I disagree. I think if using dplyr + ggplot2 you can go very far without dealing with R's warts and I hope that the future of R lies in this direction. Honestly, R's syntax is not the problem, the "standard" library is the biggest problem in it's inconsistencies.

That said, the other big area of complaint in R is the type system. We are too often having to coerce types, but I'm not exactly sure of the solution for that.

andy_wrote · on March 25, 2015

Wickham et al's R packages are great, especially dplyr, and I think should be taught to new R users pretty much right off the bat. I find R's syntax to be a big hangup for new learners, especially on indexing and apply-to-each (sapply, mapply, just plain apply...), but dplyr really makes life much easier.

The %>% operator alone (which to be fair was originally from magrittr) is a great help. Not sure if this is my personal biases, but I always find it easier to read calls chained postfix-style.

craigching · on March 26, 2015

I'm actually reviewing a book due out this summer called "Data Computing" that introduces the "Hadley stack" as the way of getting started in data analysis and statistics. It's by a professor here in Minneapolis at Macalester College.

I agree with you about dplyr + ggplot and was pretty much gobsmacked at the obviousness of "this is the way it should be taught" and am glad I'm in the position to help review such a text!

I wonder if eventually this is the future of standard R.

hudibras · on March 26, 2015

The book sounds great; can you give any more details?
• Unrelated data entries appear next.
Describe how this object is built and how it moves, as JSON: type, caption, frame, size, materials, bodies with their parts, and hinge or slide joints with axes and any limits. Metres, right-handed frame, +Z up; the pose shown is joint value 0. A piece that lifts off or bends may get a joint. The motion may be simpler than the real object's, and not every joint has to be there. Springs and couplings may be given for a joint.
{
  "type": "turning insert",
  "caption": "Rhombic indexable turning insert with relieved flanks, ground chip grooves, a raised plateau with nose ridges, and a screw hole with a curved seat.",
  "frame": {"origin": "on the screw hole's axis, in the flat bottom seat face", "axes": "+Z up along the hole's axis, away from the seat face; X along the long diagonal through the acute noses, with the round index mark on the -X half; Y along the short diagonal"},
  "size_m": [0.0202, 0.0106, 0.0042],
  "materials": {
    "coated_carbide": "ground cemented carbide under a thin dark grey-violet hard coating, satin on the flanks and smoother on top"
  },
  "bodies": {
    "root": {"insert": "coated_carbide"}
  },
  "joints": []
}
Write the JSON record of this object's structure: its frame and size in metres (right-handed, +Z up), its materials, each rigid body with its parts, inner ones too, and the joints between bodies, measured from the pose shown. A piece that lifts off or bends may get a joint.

chillacy · on March 26, 2015

It's often a tradeoff between conciseness in one domain and generality in others. A similar story: Matlab is great for doing math and plotting, but I hated my life when I was developing a GUI in it. I later ported this project to Python, which was great for the GUI (relatively so) and a little less concise for the math. I find that tradeoff to be okay

gweinberg · on March 26, 2015

I don't understand why in this example python allows carat weight to go below zero, but surely that's not a problem with python as such.